The Treasury forecasts the deficit will blow out to 8.3 per cent of gross domestic product by March next year before recovering to about 6 per cent.
These chronic deficits, which have to be funded by a net inflow of foreign capital and credit, add to a mountainous stock of non-residents' claims on the New Zealand economy.
Foreign investment in New Zealand, both debt and equity, had hit $126 billion by last March. It exceeded New Zealand investment abroad by $86 billion and was equal in value to about 86 per cent of the annual output of the economy.
These figures are very high for a developed country.
The current account deficit can also be seen as a measure of the extent to which savings within New Zealand fall short of investment in New Zealand, as analysed in an article on Page D2.
Part of the reason lies in the stagnation of household incomes.
New Zealand's economic growth record over the past seven years does not look too bad.
It has averaged around 3 per cent a year, a better performance than we have managed since the 1960s.
But what is that worth in terms of household disposable incomes - the money households have available, after tax, to spend or save?
According to Statistics New Zealand, average household disposable incomes rose 2.6 per cent in real terms (after allowing for inflation) between 1991 and 1996, or about 0.5 per cent a year. Treasury forecasts for the coming fiscal year suggest a little improvement in that rate to about 0.6 per cent a year.
Why are real incomes growing so much more slowly than the economy as a whole?
First, the figure is diluted by population growth, which has averaged 1.4 per cent a year since 1991.
Second, one consequence of our continuing reliance on other people's savings to fund investment in New Zealand is that the share of the national economic cake which is not ours to eat has been growing. More dividends and interest payments to foreign investors mean less money for domestic investors to spend or save.
But ultimately the sluggish growth in real incomes reflects relatively poor labour productivity, the efficiency with which labour is used.
Two-thirds of the economic growth over the past nine years is explained by an increase in hours worked. Productivity, by this measure, has increased by only 0.8 per cent a year.
The 0.5 or 0.6 per cent annual growth in household disposable incomes is an average and masks the fact that income growth has been spread unevenly. A disproportionate share of income growth has gone to the top 10 per cent of households.
A Statistics NZ study of income distribution between 1982 and 1996 showed that only the top 10 per cent had enjoyed significant real income growth. It also showed households in the middle had lost ground compared to high income earners. They had also lost ground in absolute terms after adjustment for inflation.

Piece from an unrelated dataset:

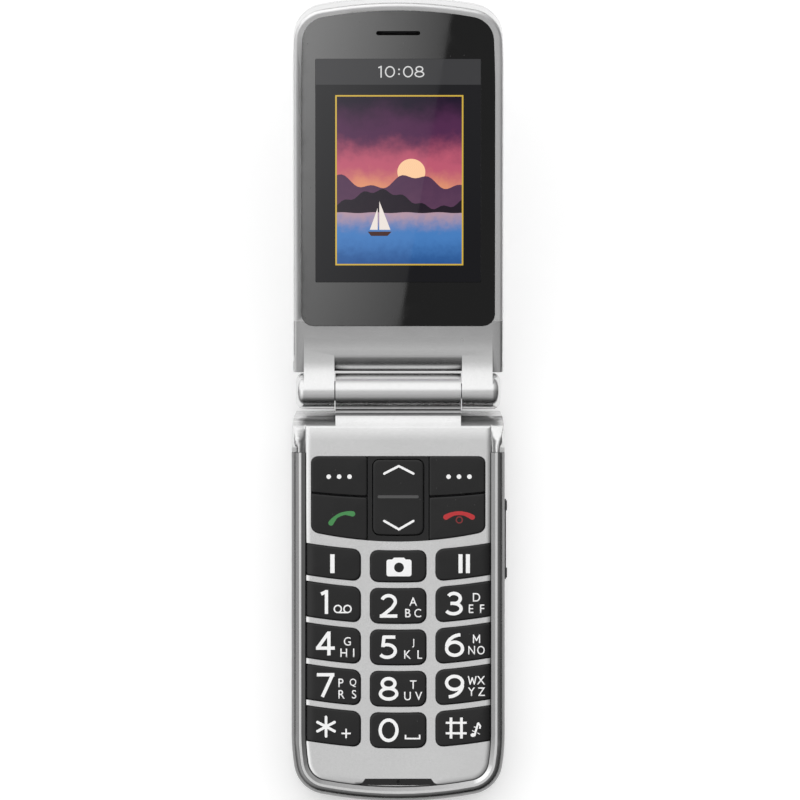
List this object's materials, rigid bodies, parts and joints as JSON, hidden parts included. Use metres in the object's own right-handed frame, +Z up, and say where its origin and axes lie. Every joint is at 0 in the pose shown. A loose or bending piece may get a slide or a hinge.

As well as raising politically highly charged issues about tax policy, this trend helps to explain why household savings rates have been so low.
Indeed, over the past two years households collectively spent more than they earned. It suggests that for many saving falls in the "chance would be a fine thing" category.
That creates a chicken-and-egg dilemma for policy makers: To lift our economic game we need to lift investment and savings. That would be more likely if economic growth and incomes were higher.
Finally there is an intangible component in all this: confidence.
New Zealand seems to be going through a period of gloomy introspection. It has become commonplace to express doubts that New Zealand has much of a future except as a larger version of Tasmania - a great place to be from or to visit.
Two indications of faltering confidence are net emigration and the behaviour of foreign investors.
Since mid-1997 more people have been leaving New Zealand than arriving on a permanent basis. Although the outflow is slowing, it is not forecast to turn positive until 2002.
Meanwhile, foreign direct investment (FDI) has been dwindling. FDI, where the non-resident owns at least 25 per cent of an enterprise, is seen as a more stable form of inward investment than debt or portfolio investment in shares and bonds. After running at over $4 billion a year in the mid-1990s it dropped to $1.9 billion in the year to March 1999.
At the same time the owners of existing FDI companies have of late seemed to have better things to do with their New Zealand profits than reinvest them here. Over the past three years they earned $10.2 billion in profits, of which $9.5 billion was paid out in dividends and $700 million retained in the companies concerned.
Some of these factors are cyclical, cautions National Bank economist Brendan O'Donovan. The last three years, after all, straddle a recession.
"Navel gazing is not always that healthy when we are just coming through the bottom of the cycle. If we hadn't gone through these reforms, how would we have come through what have been big shocks to the economy - two droughts and the Asian crisis? The economy has weathered it very well."
If there is a sense of malaise and doubt about the near term, there are also grounds for optimism when we look through the top half of the bifocals, at New Zealand's longer-term outlook.
A comparative advantage in pastoral farming and plantation forestry may prove more durable in the long run than other countries' edge in manufacturing, given how mobile industrial technology and capital are these days.
And when wedded to the still-infant science of biotechnology, the potential can only be guessed at.
Meanwhile, the capacity of the internet and e-commerce to boost efficiency and to overcome some of the disadvantages of being small and remote remain largely untapped.